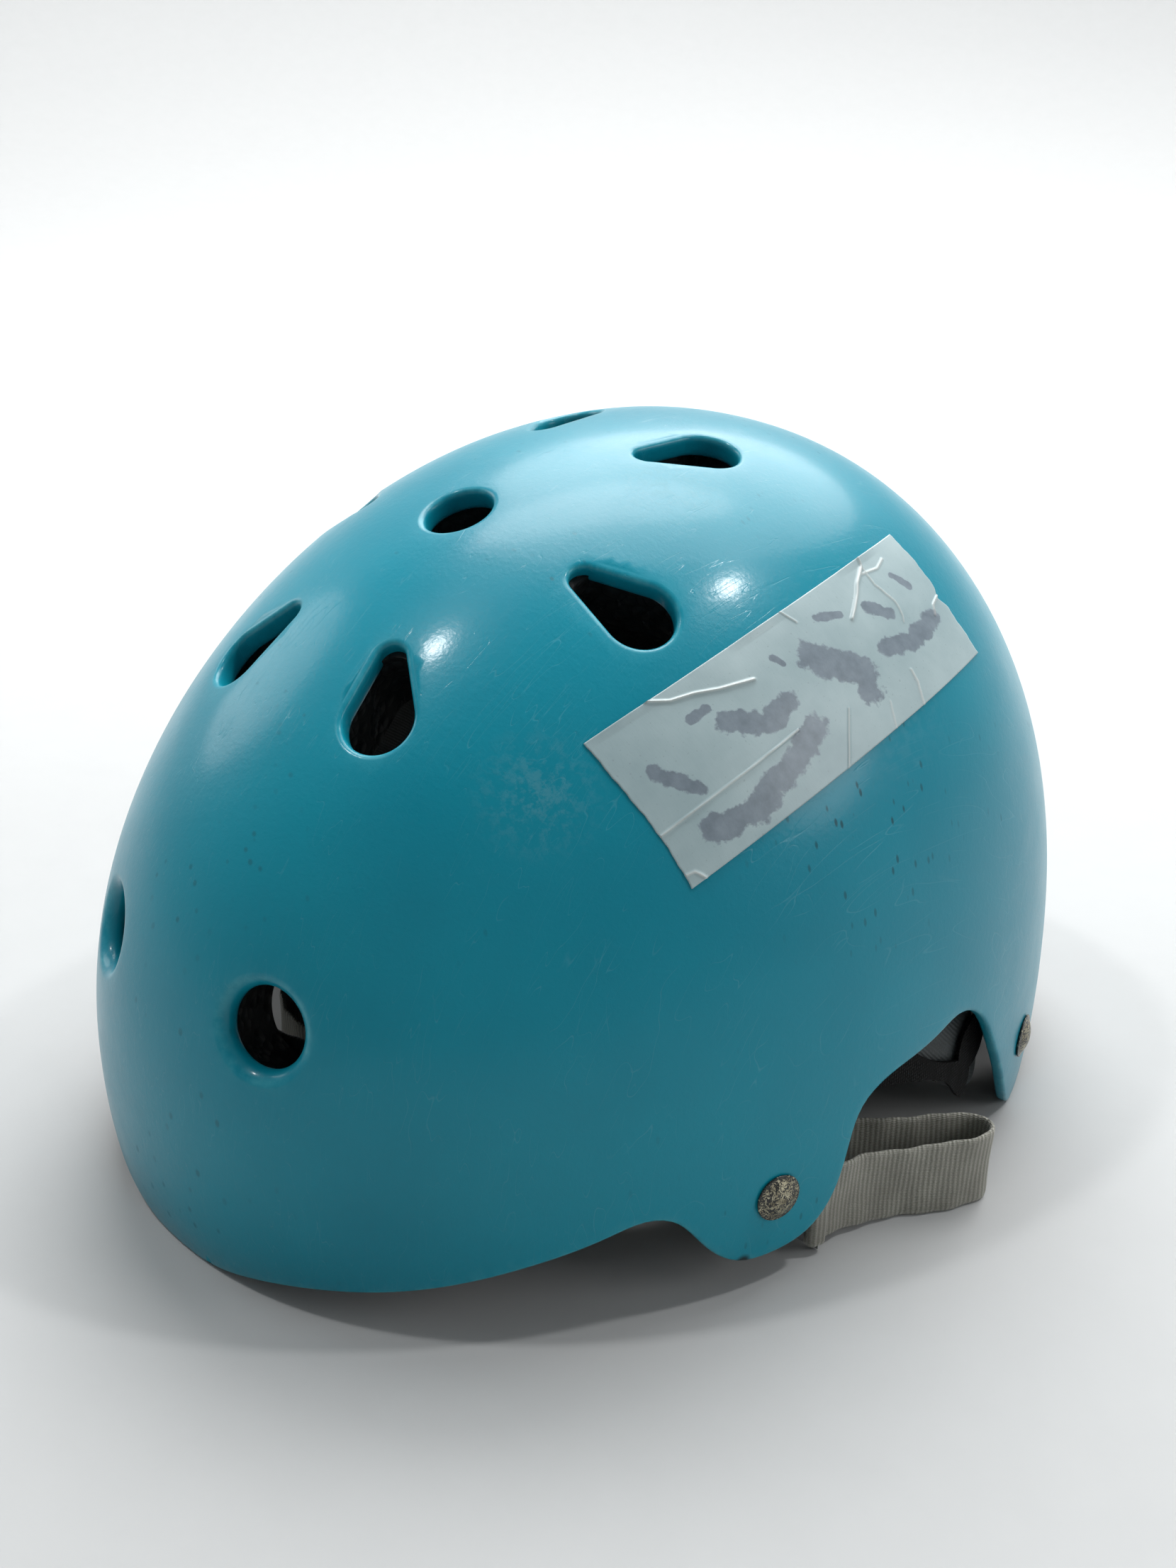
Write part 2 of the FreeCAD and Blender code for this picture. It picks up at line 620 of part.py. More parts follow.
def rivets():
    made = {}
    washers = []
    for place in RIVETS:
        for name, side in SIDES.items():
            point, normal, level = rivet_frame(place, side)
            depth = ANCHORS[place][0]
            made[f"{place}_{name}_rivet"] = placed(rivet_solid(depth), point, normal, level)
            washers.append(placed(washer_solid(depth), point, normal, level))
            made[f"{place}_{name}_anchor"] = anchor_at(place, side)
    made["rivet_washers"] = group(washers)
    return made


def divider_place(strap):
    """Middle of the long straight run, and its heading."""
    a, b = max(zip(ROUTES[strap], ROUTES[strap][1:]), key=lambda run: far(*run))
    heading = unit(a, b)
    return ((a[0] + b[0]) / 2, (a[1] + b[1]) / 2), heading


def harness():
    made = {name: webbing(name, route) for name, route in ROUTES.items()}
    for name, side in SIDES.items():
        middle, heading = divider_place(f"{name}_front_strap")
        shift = side * DIVIDER_PITCH / 2
        at = (middle[0] + heading[1] * shift, middle[1] - heading[0] * shift)
        made[f"{name}_divider"] = standing(divider_solid(), at, heading)
        print(name, "divider slides along", heading)
    end, heading = strap_end("left_front_strap")
    made["buckle_socket"] = standing(socket_solid(), end, heading)
    end, heading = strap_end("right_front_strap")
    made["buckle_clip"] = standing(clip_solid(), end, heading)
    made["upper_prong"] = standing(prong_solid(1), end, heading)
    made["lower_prong"] = standing(prong_solid(-1), end, heading)
    at = (end[0] - heading[0] * 10 - heading[1] * 1.8, end[1] - heading[1] * 10 + heading[0] * 1.8)
    made["strap_keeper"] = standing(keeper_solid(), at, heading)
    return made


def strap_end(strap):
    a, b = ROUTES[strap][-2:]
    return b, unit(a, b)


def main():
    pieces = {"outer_shell": outer_shell()}
    pieces.update(foam_blocks())
    pieces.update(pads())
    pieces.update(hook_pieces())
    pieces.update(rivets())
    pieces.update(harness())
    tape = band(-TAPE_THICK - 0.05, -0.05).common(tape_tool())
    pieces["tape_label"] = as_solid(tape)
    for name, shape in pieces.items():
        assert shape.isValid(), name
        shape.exportStep(f"parts/{name}.step")
    print(len(pieces), "pieces")


main()
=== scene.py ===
"""Looks of the skate-style cycling helmet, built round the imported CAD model."""
import math

import bmesh
import bpy
import numpy as np
from mathutils import Matrix, Vector, noise
from mathutils.geometry import delaunay_2d_cdt


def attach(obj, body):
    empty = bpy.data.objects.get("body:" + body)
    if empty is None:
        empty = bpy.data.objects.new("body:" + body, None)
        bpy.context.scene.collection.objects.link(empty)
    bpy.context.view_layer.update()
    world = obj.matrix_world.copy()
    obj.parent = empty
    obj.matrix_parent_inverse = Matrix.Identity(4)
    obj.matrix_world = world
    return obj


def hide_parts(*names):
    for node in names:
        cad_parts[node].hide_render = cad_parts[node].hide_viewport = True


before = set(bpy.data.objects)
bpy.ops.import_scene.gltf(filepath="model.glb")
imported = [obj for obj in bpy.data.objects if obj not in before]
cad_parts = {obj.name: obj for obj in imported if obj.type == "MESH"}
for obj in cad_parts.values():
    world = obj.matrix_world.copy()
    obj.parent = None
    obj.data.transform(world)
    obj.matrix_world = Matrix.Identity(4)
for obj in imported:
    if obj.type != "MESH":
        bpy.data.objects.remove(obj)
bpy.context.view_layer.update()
MM = 0.001

# ---- camera, light and floor ----
CAMERA_AT = Vector((0.3092, -0.3059, 0.2685))
CAMERA_AIM = Vector((0.0200, -0.0240, 0.0937))
CAMERA_ROLL = math.radians(1.78)
LENS_MM = 40.97


def make_camera():
    data = bpy.data.cameras.new("camera")
    data.lens = LENS_MM
    data.sensor_width = 36
    data.clip_start = 0.01
    camera = bpy.data.objects.new("camera", data)
    turn = (CAMERA_AIM - CAMERA_AT).to_track_quat("-Z", "Y").to_matrix().to_4x4()
    camera.matrix_world = (Matrix.Translation(CAMERA_AT) @ turn
                           @ Matrix.Rotation(CAMERA_ROLL, 4, "Z"))
    bpy.context.collection.objects.link(camera)
    bpy.context.scene.camera = camera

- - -

Word for word, quote all of the data above.

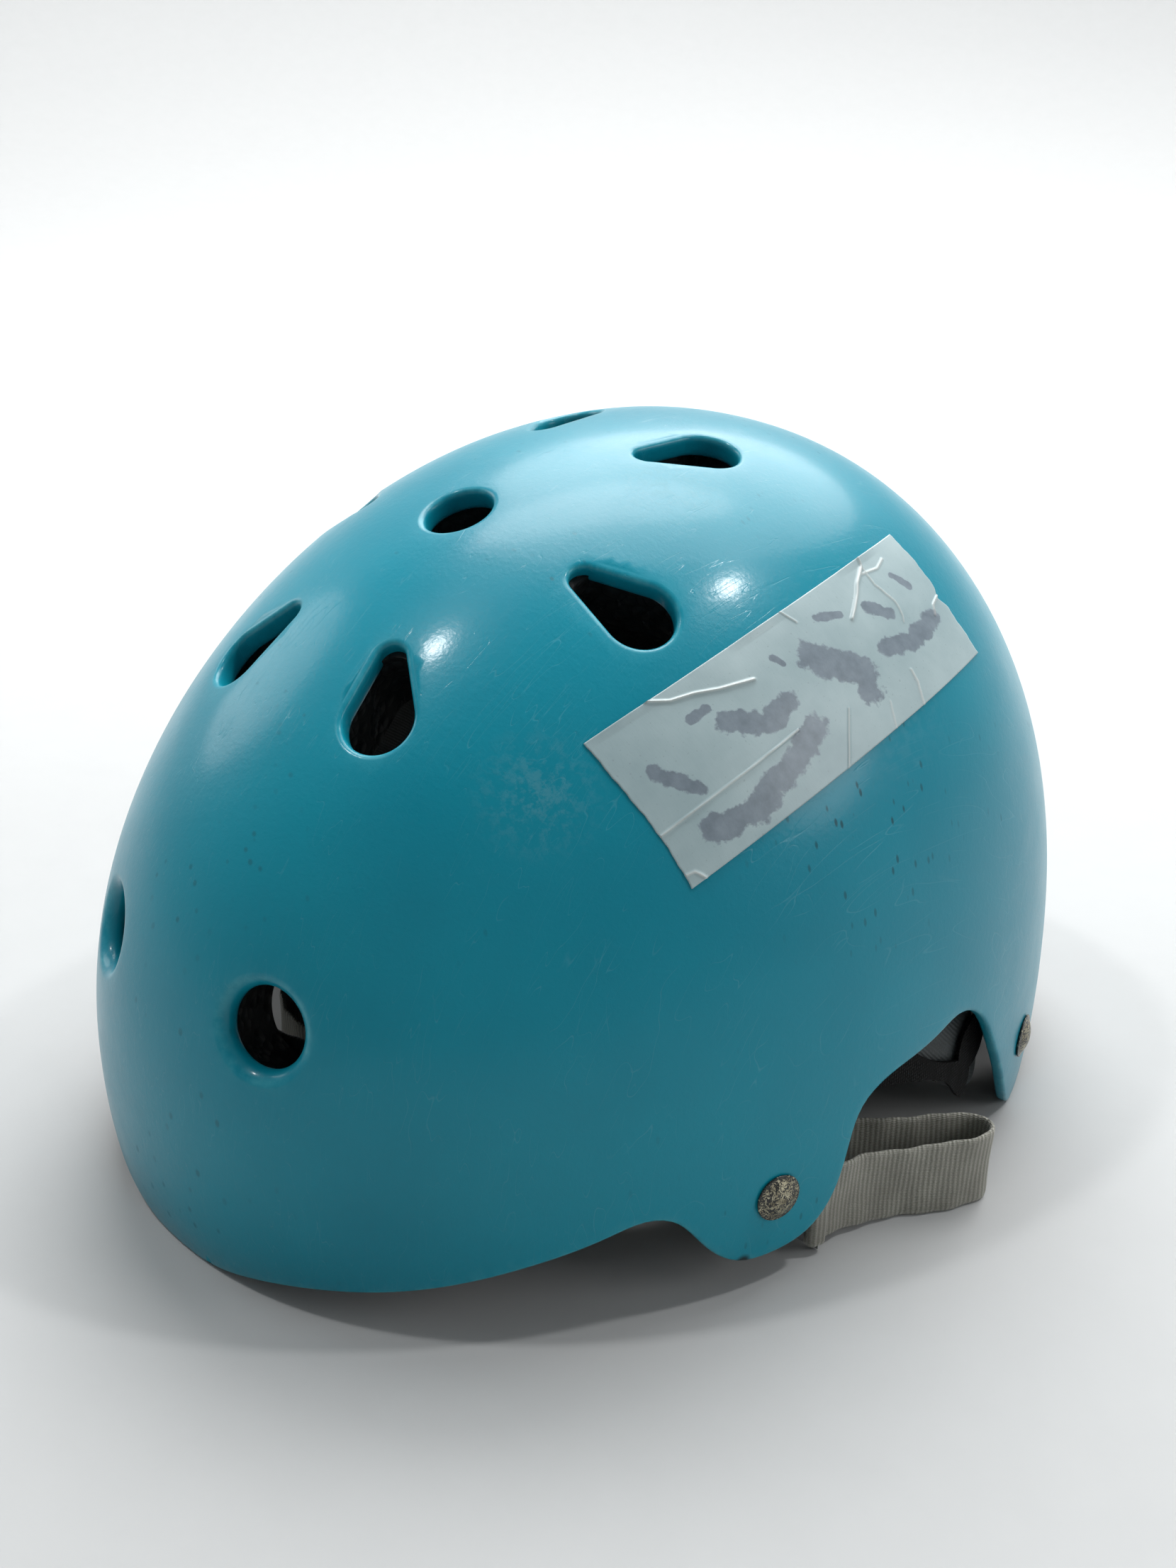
Write part 2 of the FreeCAD and Blender code for this picture. It picks up at line 620 of part.py. More parts follow.
def rivets():
    made = {}
    washers = []
    for place in RIVETS:
        for name, side in SIDES.items():
            point, normal, level = rivet_frame(place, side)
            depth = ANCHORS[place][0]
            made[f"{place}_{name}_rivet"] = placed(rivet_solid(depth), point, normal, level)
            washers.append(placed(washer_solid(depth), point, normal, level))
            made[f"{place}_{name}_anchor"] = anchor_at(place, side)
    made["rivet_washers"] = group(washers)
    return made


def divider_place(strap):
    """Middle of the long straight run, and its heading."""
    a, b = max(zip(ROUTES[strap], ROUTES[strap][1:]), key=lambda run: far(*run))
    heading = unit(a, b)
    return ((a[0] + b[0]) / 2, (a[1] + b[1]) / 2), heading


def harness():
    made = {name: webbing(name, route) for name, route in ROUTES.items()}
    for name, side in SIDES.items():
        middle, heading = divider_place(f"{name}_front_strap")
        shift = side * DIVIDER_PITCH / 2
        at = (middle[0] + heading[1] * shift, middle[1] - heading[0] * shift)
        made[f"{name}_divider"] = standing(divider_solid(), at, heading)
        print(name, "divider slides along", heading)
    end, heading = strap_end("left_front_strap")
    made["buckle_socket"] = standing(socket_solid(), end, heading)
    end, heading = strap_end("right_front_strap")
    made["buckle_clip"] = standing(clip_solid(), end, heading)
    made["upper_prong"] = standing(prong_solid(1), end, heading)
    made["lower_prong"] = standing(prong_solid(-1), end, heading)
    at = (end[0] - heading[0] * 10 - heading[1] * 1.8, end[1] - heading[1] * 10 + heading[0] * 1.8)
    made["strap_keeper"] = standing(keeper_solid(), at, heading)
    return made


def strap_end(strap):
    a, b = ROUTES[strap][-2:]
    return b, unit(a, b)


def main():
    pieces = {"outer_shell": outer_shell()}
    pieces.update(foam_blocks())
    pieces.update(pads())
    pieces.update(hook_pieces())
    pieces.update(rivets())
    pieces.update(harness())
    tape = band(-TAPE_THICK - 0.05, -0.05).common(tape_tool())
    pieces["tape_label"] = as_solid(tape)
    for name, shape in pieces.items():
        assert shape.isValid(), name
        shape.exportStep(f"parts/{name}.step")
    print(len(pieces), "pieces")


main()
=== scene.py ===
"""Looks of the skate-style cycling helmet, built round the imported CAD model."""
import math

import bmesh
import bpy
import numpy as np
from mathutils import Matrix, Vector, noise
from mathutils.geometry import delaunay_2d_cdt


def attach(obj, body):
    empty = bpy.data.objects.get("body:" + body)
    if empty is None:
        empty = bpy.data.objects.new("body:" + body, None)
        bpy.context.scene.collection.objects.link(empty)
    bpy.context.view_layer.update()
    world = obj.matrix_world.copy()
    obj.parent = empty
    obj.matrix_parent_inverse = Matrix.Identity(4)
    obj.matrix_world = world
    return obj


def hide_parts(*names):
    for node in names:
        cad_parts[node].hide_render = cad_parts[node].hide_viewport = True


before = set(bpy.data.objects)
bpy.ops.import_scene.gltf(filepath="model.glb")
imported = [obj for obj in bpy.data.objects if obj not in before]
cad_parts = {obj.name: obj for obj in imported if obj.type == "MESH"}
for obj in cad_parts.values():
    world = obj.matrix_world.copy()
    obj.parent = None
    obj.data.transform(world)
    obj.matrix_world = Matrix.Identity(4)
for obj in imported:
    if obj.type != "MESH":
        bpy.data.objects.remove(obj)
bpy.context.view_layer.update()
MM = 0.001

# ---- camera, light and floor ----
CAMERA_AT = Vector((0.3092, -0.3059, 0.2685))
CAMERA_AIM = Vector((0.0200, -0.0240, 0.0937))
CAMERA_ROLL = math.radians(1.78)
LENS_MM = 40.97


def make_camera():
    data = bpy.data.cameras.new("camera")
    data.lens = LENS_MM
    data.sensor_width = 36
    data.clip_start = 0.01
    camera = bpy.data.objects.new("camera", data)
    turn = (CAMERA_AIM - CAMERA_AT).to_track_quat("-Z", "Y").to_matrix().to_4x4()
    camera.matrix_world = (Matrix.Translation(CAMERA_AT) @ turn
                           @ Matrix.Rotation(CAMERA_ROLL, 4, "Z"))
    bpy.context.collection.objects.link(camera)
    bpy.context.scene.camera = camera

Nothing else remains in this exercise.